HKIAC Published Its Practices in Applying the Arrangement Concerning Mutual Assistance in Court-ordered Interim Measures in Aid of Arbitral Proceedings by the Courts of the Mainland and of the Hong Kong Special Administrative Region

In light of the Arrangement Concerning Mutual Assistance in Court-ordered Interim Measures in Aid of Arbitral Proceedings by the Courts of the Mainland and of the Hong Kong Special Administrative Region (“Arrangement”), the Hong Kong International Arbitration Center (“HKIAC”) published its relevant practices on handling applications for arbitration preservation under the Arrangement this month. The contents thereof cover the following aspects: the way of submitting applications to the people’s courts in the Mainland; how to request the HKIAC to issue the Letter of Certification for accepted cases; and the way of issuing the Letter of Certification by the HKIAC.

At the same time, the HKIAC has published following documents on its official website including, but not limited to the full Chinese and English translations of the Arrangement, relevant Hong Kong and Mainland Chinese laws, and links to publications on the Arrangement, to be reviewed by the parties.

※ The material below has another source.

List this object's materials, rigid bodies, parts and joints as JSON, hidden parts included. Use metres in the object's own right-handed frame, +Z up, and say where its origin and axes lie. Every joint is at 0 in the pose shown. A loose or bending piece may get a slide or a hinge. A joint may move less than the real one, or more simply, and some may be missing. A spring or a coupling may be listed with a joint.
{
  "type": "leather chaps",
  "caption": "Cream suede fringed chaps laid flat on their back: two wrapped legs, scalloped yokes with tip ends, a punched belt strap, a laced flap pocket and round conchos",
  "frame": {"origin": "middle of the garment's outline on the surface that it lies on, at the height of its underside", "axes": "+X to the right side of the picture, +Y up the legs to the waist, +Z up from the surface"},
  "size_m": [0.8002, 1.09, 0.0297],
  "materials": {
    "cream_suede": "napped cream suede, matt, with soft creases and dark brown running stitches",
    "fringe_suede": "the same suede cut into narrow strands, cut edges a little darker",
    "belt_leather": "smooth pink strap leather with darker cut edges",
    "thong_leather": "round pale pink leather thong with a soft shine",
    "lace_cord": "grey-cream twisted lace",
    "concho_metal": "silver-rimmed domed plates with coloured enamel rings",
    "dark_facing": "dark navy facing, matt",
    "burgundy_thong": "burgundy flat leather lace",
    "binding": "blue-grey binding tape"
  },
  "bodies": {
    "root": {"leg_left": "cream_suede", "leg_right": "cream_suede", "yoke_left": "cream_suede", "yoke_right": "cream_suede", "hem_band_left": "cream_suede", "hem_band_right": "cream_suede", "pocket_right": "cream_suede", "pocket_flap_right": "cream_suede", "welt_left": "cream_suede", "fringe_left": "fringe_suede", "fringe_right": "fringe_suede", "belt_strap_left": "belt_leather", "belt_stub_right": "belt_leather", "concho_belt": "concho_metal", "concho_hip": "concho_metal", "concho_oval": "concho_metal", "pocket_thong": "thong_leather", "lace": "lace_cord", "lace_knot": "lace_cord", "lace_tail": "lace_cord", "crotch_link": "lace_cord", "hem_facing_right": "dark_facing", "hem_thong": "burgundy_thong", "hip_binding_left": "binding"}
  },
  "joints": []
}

The Supreme People’s Court Officially Launched the Unified Platform for Identification of Foreign Law

On the morning of November 29, 2019, the Supreme People’s Court launched its platform for the identification of foreign laws on the website of international commercial tribunals (http://cicc.court.gov.cn), meaning that a unified platform for the ascertainment of foreign laws has been officially established for the courts nationwide. 

In order to further improve the platform, the Supreme People’s Court signed the Cooperation Framework Agreement with five institutions, which are the China-ASEAN Legal Research Center, Benchmark Chambers International & Benchmark International Mediation Center, the Foreign Law Ascertainment and Research Center of CUPL, ECUPL Center for Proof of Foreign Law and Wuhan University Foreign Law Ascertainment Center.

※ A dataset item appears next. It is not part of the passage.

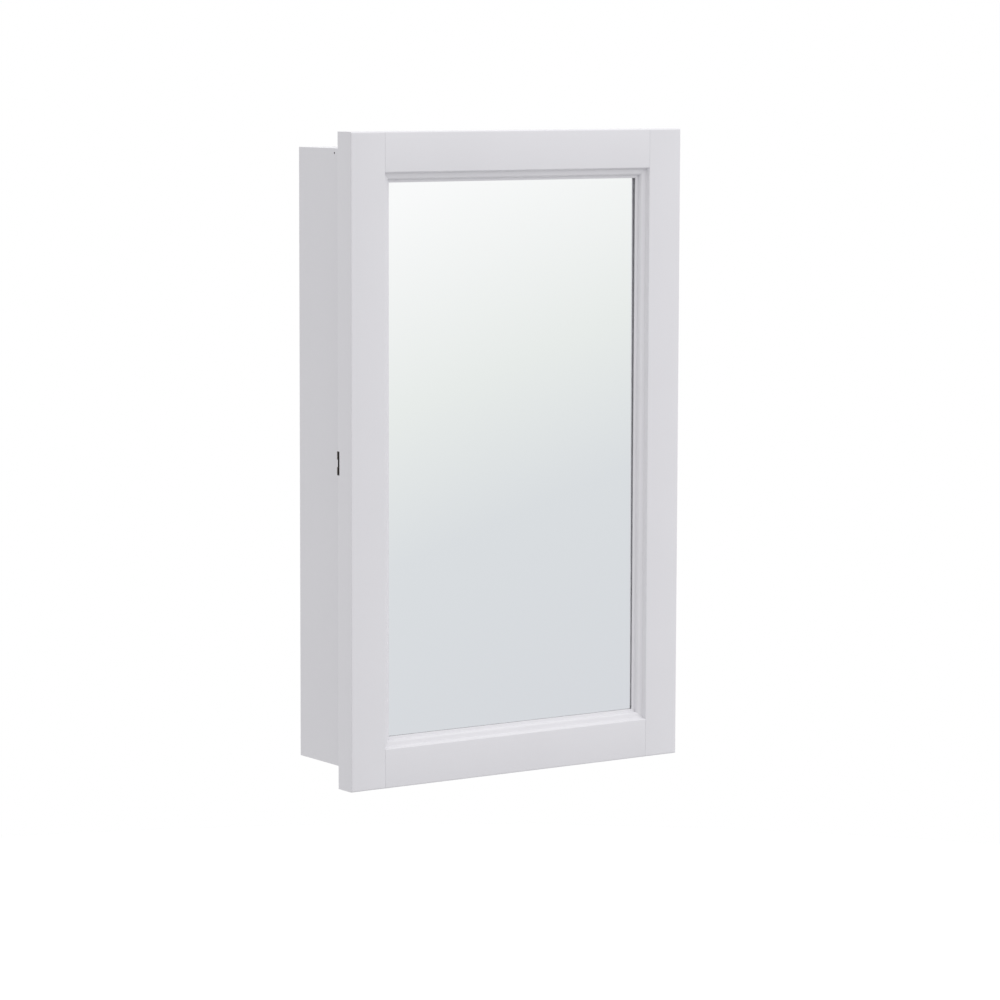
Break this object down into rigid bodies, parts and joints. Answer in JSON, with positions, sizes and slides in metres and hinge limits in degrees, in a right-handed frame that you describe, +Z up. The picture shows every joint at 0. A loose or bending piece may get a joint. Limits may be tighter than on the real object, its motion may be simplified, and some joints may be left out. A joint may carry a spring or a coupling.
{
  "type": "medicine cabinet",
  "caption": "Shallow wall-hung cabinet with an overhanging framed mirror door on side hinges, loose shelves inside and a small edge pull.",
  "frame": {"origin": "centre of the cabinet's back, on the wall", "axes": "+X to the right of someone facing the door, +Y from the room into the wall, +Z up"},
  "size_m": [0.4064, 0.127, 0.6604],
  "materials": {
    "painted_board": "semi-gloss white paint on board",
    "door_paint": "semi-gloss white paint on wood",
    "mirror": "silvered float glass",
    "hardboard": "bare hardboard",
    "beech": "bare beech",
    "plated_steel": "satin nickel plate",
    "steel_wire": "bright drawn wire",
    "dark_metal": "dark bronze lacquer",
    "white_plastic": "moulded",
    "ferrite": "pressed ferrite",
    "clear_rubber": "soft translucent"
  },
  "bodies": {
    "case": {"side_panel_left": "painted_board", "side_panel_right": "painted_board", "top_panel": "painted_board", "bottom_panel": "painted_board", "back_panel": "painted_board", "hanging_rail_upper": "painted_board", "hanging_rail_lower": "painted_board", "shelf_pegs_upper": "plated_steel", "shelf_pegs_lower": "plated_steel", "case_nails": "steel_wire", "back_panel_brads": "steel_wire", "catch_case": "white_plastic", "catch_magnet": "ferrite", "catch_pole_plates": "plated_steel", "catch_screws": "plated_steel", "hinge_case_screws": "plated_steel", "hinge_lower_case_leaf": "plated_steel", "hinge_upper_case_leaf": "plated_steel"},
    "door": {"latch_stile": "door_paint", "hinge_stile": "door_paint", "top_rail": "door_paint", "bottom_rail": "door_paint", "frame_dowels": "beech", "mirror_glass": "mirror", "mirror_backing": "hardboard", "bead_left": "door_paint", "bead_right": "door_paint", "bead_top": "door_paint", "bead_bottom": "door_paint", "bead_brads": "steel_wire", "strike_plate": "plated_steel", "strike_screws": "plated_steel", "edge_pull": "dark_metal", "edge_pull_screws": "plated_steel", "door_bumpers": "clear_rubber", "hinge_door_screws": "plated_steel", "hinge_lower_door_leaf": "plated_steel", "hinge_upper_door_leaf": "plated_steel", "hinge_lower_pin": "plated_steel", "hinge_upper_pin": "plated_steel"},
    "upper_shelf": {"shelf_upper": "painted_board"},
    "lower_shelf": {"shelf_lower": "painted_board"}
  },
  "joints": [
    {"name": "door_hinge", "type": "hinge", "parent": "case", "child": "door", "pos_m": [0.1888, -0.0985, 0], "axis": [0, 0, 1], "range_deg": [0, 110]},
    {"name": "upper_shelf_lift", "type": "slide", "parent": "case", "child": "upper_shelf", "axis": [0, 0, 1], "range_m": [0, 0.03]},
    {"name": "lower_shelf_lift", "type": "slide", "parent": "case", "child": "lower_shelf", "axis": [0, 0, 1], "range_m": [0, 0.03]}
  ]
}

The foreign law identification platform of the Supreme People’s Court is open to people’s courts at all levels, parties and attorneys of litigations, enterprises of cross-border trade investment or cross-border disputes where foreign laws need to be identified, and legislative organs, administrative organs, arbitration agencies or other entities in need of understanding foreign laws.


Hong Kong High Court:

The Limitation of Action of Hong Kong Shall Not Be Interrupted Due to The Litigation, Arbitration And Execution In The Mainland

Relevant Provision:

Article 4 (1) (c) of the Limitation Ordinance provides, “Limitation of actions of contract and tort, and certain other actions, (1) the following actions shall not be brought after the expiration of 6 years from the date on which the cause of action accrued, that is to say: … (c) actions to enforce an award.”

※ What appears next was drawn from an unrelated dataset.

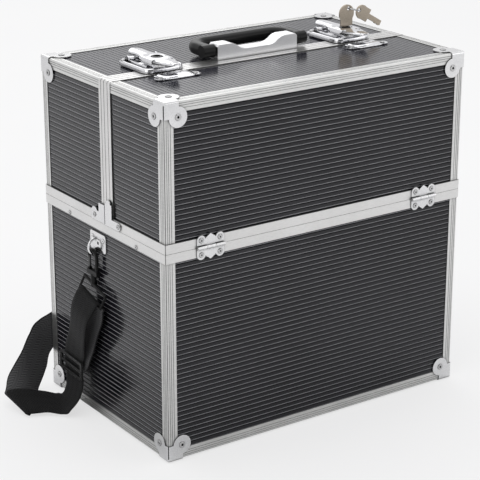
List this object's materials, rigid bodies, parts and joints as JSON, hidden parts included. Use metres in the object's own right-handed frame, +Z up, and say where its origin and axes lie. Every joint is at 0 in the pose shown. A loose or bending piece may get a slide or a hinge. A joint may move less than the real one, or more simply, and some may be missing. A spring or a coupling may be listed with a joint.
{
  "type": "makeup case",
  "caption": "Tall hard case with outward-opening front and rear lids, cantilever trays, aluminium edges, key latches, folding handle and shoulder strap.",
  "frame": {"origin": "middle of the footprint, on the floor plane under the corner caps", "axes": "+X along the width, to the right seen from the front; +Y from front to rear; +Z up"},
  "size_m": [0.5012, 0.2398, 0.3963],
  "materials": {
    "ribbed_black": "satin, ribbed",
    "edge_aluminium": "satin, grooved",
    "band_aluminium": "satin",
    "cap_steel": "bright satin",
    "rivet_steel": "polished",
    "latch_chrome": "polished",
    "edging_black": "matte",
    "tray_black": "fine grain",
    "arm_steel": "zinc plated",
    "webbing_black": "woven",
    "buckle_black": "satin",
    "grip_black": "soft satin",
    "key_nickel": "nickel plated, warm",
    "gate_steel": "polished"
  },
  "bodies": {
    "base": {"base_front_board": "ribbed_black", "base_rear_board": "ribbed_black", "base_end_boards": "ribbed_black", "base_bottom_board": "ribbed_black", "base_edges": "edge_aluminium", "base_rim": "band_aluminium", "base_caps": "cap_steel", "base_rivets": "rivet_steel", "base_hinge_leaves": "cap_steel", "hinge_pins": "rivet_steel", "arm_pivots": "rivet_steel", "strap_brackets": "cap_steel", "snap_hooks": "buckle_black", "shoulder_strap": "webbing_black", "strap_adjuster": "buckle_black"},
    "front_lid": {"front_lid_board": "ribbed_black", "front_lid_top_board": "ribbed_black", "front_lid_end_boards": "ribbed_black", "front_lid_edges": "edge_aluminium", "front_lid_seam_edging": "edging_black", "front_lid_rim": "band_aluminium", "front_lid_caps": "cap_steel", "front_lid_rivets": "rivet_steel", "front_lid_hinge_leaves": "cap_steel", "front_lid_angle_plates": "cap_steel", "latch_catches": "latch_chrome", "front_tray_links": "arm_steel"},
    "rear_lid": {"rear_lid_board": "ribbed_black", "rear_lid_top_board": "ribbed_black", "rear_lid_end_boards": "ribbed_black", "rear_lid_edges": "edge_aluminium", "rear_lid_seam_strip": "band_aluminium", "rear_lid_rim": "band_aluminium", "rear_lid_caps": "cap_steel", "rear_lid_rivets": "rivet_steel", "rear_lid_hinge_leaves": "cap_steel", "rear_lid_angle_plates": "cap_steel", "rear_tray_links": "arm_steel", "latch_bases": "latch_chrome", "latch_pins": "rivet_steel", "handle_bracket": "latch_chrome"},
    "front_arms": {"front_arms": "arm_steel"},
    "rear_arms": {"rear_arms": "arm_steel"},
    "front_lower_tray": {"front_lower_tray": "tray_black"},
    "front_upper_tray": {"front_upper_tray": "tray_black"},
    "rear_lower_tray": {"rear_lower_tray": "tray_black"},
    "rear_upper_tray": {"rear_upper_tray": "tray_black"},
    "carry_handle": {"carry_handle": "grip_black"},
    "left_lever": {"latch_lever_left": "latch_chrome"},
    "right_lever": {"latch_lever_right": "latch_chrome"},
    "left_lock": {"lock_plug_left": "gate_steel"},
    "right_lock": {"lock_plug_right": "gate_steel", "lock_key": "key_nickel", "key_ring": "rivet_steel", "spare_key": "key_nickel"},
    "left_gate": {"snap_gate_left": "gate_steel"},
    "right_gate": {"snap_gate_right": "gate_steel"}
  },
  "joints": [
    {"name": "front_lid_hinge", "type": "hinge", "parent": "base", "child": "front_lid", "pos_m": [0, -0.1182, 0.21465], "axis": [1, 0, 0], "range_deg": [0, 90]},
    {"name": "front_arm_swing", "type": "hinge", "parent": "base", "child": "front_arms", "pos_m": [0, -0.0642, 0.2076], "axis": [1, 0, 0], "range_deg": [0, 90]},
    {"name": "front_lower_tray_pivot", "type": "hinge", "parent": "front_arms", "child": "front_lower_tray", "pos_m": [0, -0.04299, 0.22881], "axis": [1, 0, 0], "range_deg": [-90, 0]},
    {"name": "front_upper_tray_pivot", "type": "hinge", "parent": "front_arms", "child": "front_upper_tray", "pos_m": [0, -0.00551, 0.26629], "axis": [1, 0, 0], "range_deg": [-90, 0]},
    {"name": "rear_lid_hinge", "type": "hinge", "parent": "base", "child": "rear_lid", "pos_m": [0, 0.1182, 0.21465], "axis": [-1, 0, 0], "range_deg": [0, 90]},
    {"name": "rear_arm_swing", "type": "hinge", "parent": "base", "child": "rear_arms", "pos_m": [0, 0.0642, 0.2076], "axis": [-1, 0, 0], "range_deg": [0, 90]},
    {"name": "rear_lower_tray_pivot", "type": "hinge", "parent": "rear_arms", "child": "rear_lower_tray", "pos_m": [0, 0.04299, 0.22881], "axis": [-1, 0, 0], "range_deg": [-90, 0]},
    {"name": "rear_upper_tray_pivot", "type": "hinge", "parent": "rear_arms", "child": "rear_upper_tray", "pos_m": [0, 0.00551, 0.26629], "axis": [-1, 0, 0], "range_deg": [-90, 0]},
    {"name": "handle_fold", "type": "hinge", "parent": "rear_lid", "child": "carry_handle", "pos_m": [0, 0, 0.3694], "axis": [1, 0, 0], "range_deg": [0, 90]},
    {"name": "left_latch_lift", "type": "hinge", "parent": "rear_lid", "child": "left_lever", "pos_m": [-0.1156, 0.027, 0.3665], "axis": [-1, 0, 0], "range_deg": [0, 22]},
    {"name": "left_lock_turn", "type": "hinge", "parent": "left_lever", "child": "left_lock", "pos_m": [-0.1156, -0.0015, 0.37], "axis": [0, 0, 1], "range_deg": [0, 90]},
    {"name": "left_gate_spring", "type": "hinge", "parent": "base", "child": "left_gate", "pos_m": [-0.1838, 0.022, 0.1617], "axis": [1, 0, 0], "range_deg": [0, 28], "stiffness_Nm_per_rad": 0.02, "springref_deg": -17.19},
    {"name": "right_latch_lift", "type": "hinge", "parent": "rear_lid", "child": "right_lever", "pos_m": [0.1156, 0.027, 0.3665], "axis": [-1, 0, 0], "range_deg": [0, 22]},
    {"name": "right_lock_turn", "type": "hinge", "parent": "right_lever", "child": "right_lock", "pos_m": [0.1156, -0.0015, 0.37], "axis": [0, 0, -1], "range_deg": [0, 90]},
    {"name": "right_gate_spring", "type": "hinge", "parent": "base", "child": "right_gate", "pos_m": [0.1838, 0.022, 0.1617], "axis": [1, 0, 0], "range_deg": [0, 28], "stiffness_Nm_per_rad": 0.02, "springref_deg": -17.19}
  ],
  "couplings": [
    {"joint": "front_arm_swing", "follows": "front_lid_hinge", "ratio": 1},
    {"joint": "front_lower_tray_pivot", "follows": "front_lid_hinge", "ratio": -1},
    {"joint": "front_upper_tray_pivot", "follows": "front_lid_hinge", "ratio": -1},
    {"joint": "rear_arm_swing", "follows": "rear_lid_hinge", "ratio": 1},
    {"joint": "rear_lower_tray_pivot", "follows": "rear_lid_hinge", "ratio": -1},
    {"joint": "rear_upper_tray_pivot", "follows": "rear_lid_hinge", "ratio": -1}
  ]
}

Claimant Wang Peiji and respondent Wei Zhiyong filed an arbitration application with the Guangzhou Arbitration Commission for the loan dispute, requesting the respondent to repay the loans. After the arbitration award was made in April 2009, the claimant applied for mandatory enforcement of the arbitration award. respondent Wei Zhiyong’s property in the mainland China has been fully enforced, but he still has properties in Hong Kong eligible to be enforced. As a result, the claimant Wang Peiji applied to the Hong Kong High Court for enforcement in April 2019. The core dispute of the case was that whether the application submitted to the Hong Kong High Court has passed the limitation period.

Court’s View:

The court rejected the enforcement of the original arbitration award for the following reasons:

a)In accordance with the laws of Hong Kong, the limitation of action shall be from June 2009 (i.e. the expiry of the time limit for payment determined by the arbitral award) to June 2015, and the limitation of action for the execution of this case has expired;

b)Neither Hong Kong law, nor the arbitration award arrangements in mainland or Hong Kong, has provided for the suspension of limitation period in Hong Kong during the application for enforcement in the Mainland was filed;

c)The application has lapsed the statute of limitations and shall be dismissed.


The Shangqiu Intermediate People’s Court:

Operation of the Internet Financial Services Platform Beyond Its Scope of Business, the Court Shall Not Enforce the Arbitral Award Between the Lending Parties


Relevant Provision:

Article 237(3) of the Civil Procedure Law of the People’s Republic of China provides, “Where the People’s Court rules that enforcement of the arbitral award is against the public interest, a ruling of non-enforcement shall be made.” 

Article 19 of the Law of the People’s Republic of China on Banking Regulation provides, “No entity or individual may establish a financial institution in the banking industry or engage in the business activities of financial institutions in the banking industry without the approval of the banking regulatory authority of the State Council.”

On November 26, 2015, the respondent Zhao Xiuying signed a Loan Agreement with the claimant Liang Xiaowei, via Shoushan Asset Management (Shanghai) Co., Ltd. (the Internet Financial Services Platform). The parties agreed on the following matters: the amount of loan was CNY 56,943.92, the repayment term was 24 months, starting from December 30, 2015 and ending on November 30, 2017. Since the respondent failed to repay the debt on schedule, the claimant applied arbitration to the Beihai Arbitration Commission in January 2019, in accordance with arbitration clauses in the signed Loan Agreement. After the Beihai Arbitration Commission rendered an arbitral award in March 2019, the claimant Liang Xiaowei applied to the Shangqiu Intermediate People’s Court for enforcement. The core dispute over the application for enforcement [(2019) Yu 14 Zhi No.483] was that whether the original arbitration award shall be enforced.

Court’s View:

The court rejected the enforcement of the original arbitration award for the following reasons:

a)P2P lending information intermediaries (Internet Financial Services Platform) shall neither raise funds illegally nor damage national interests and public interests;

b)Shoushan Asset Management (Shanghai) Co., Ltd. has engaged in business beyond its business scope, and has engaged in internet lending information intermediary business without a license. These behaviors violated compulsory national law regulations and disturbed the order of internet finance administration;

c)The enforcement of people’s courts based on such arbitration awards would give wrong guidance to market players, which may legalise illegal financial business and damage public interests.

Meanwhile, this case shows that the Chinese court is reluctant to recognise the validity of the financing activities conducted through illegal Internet financial platforms, the arbitration clauses in the financing contracts, and the arbitration triggered by such clauses.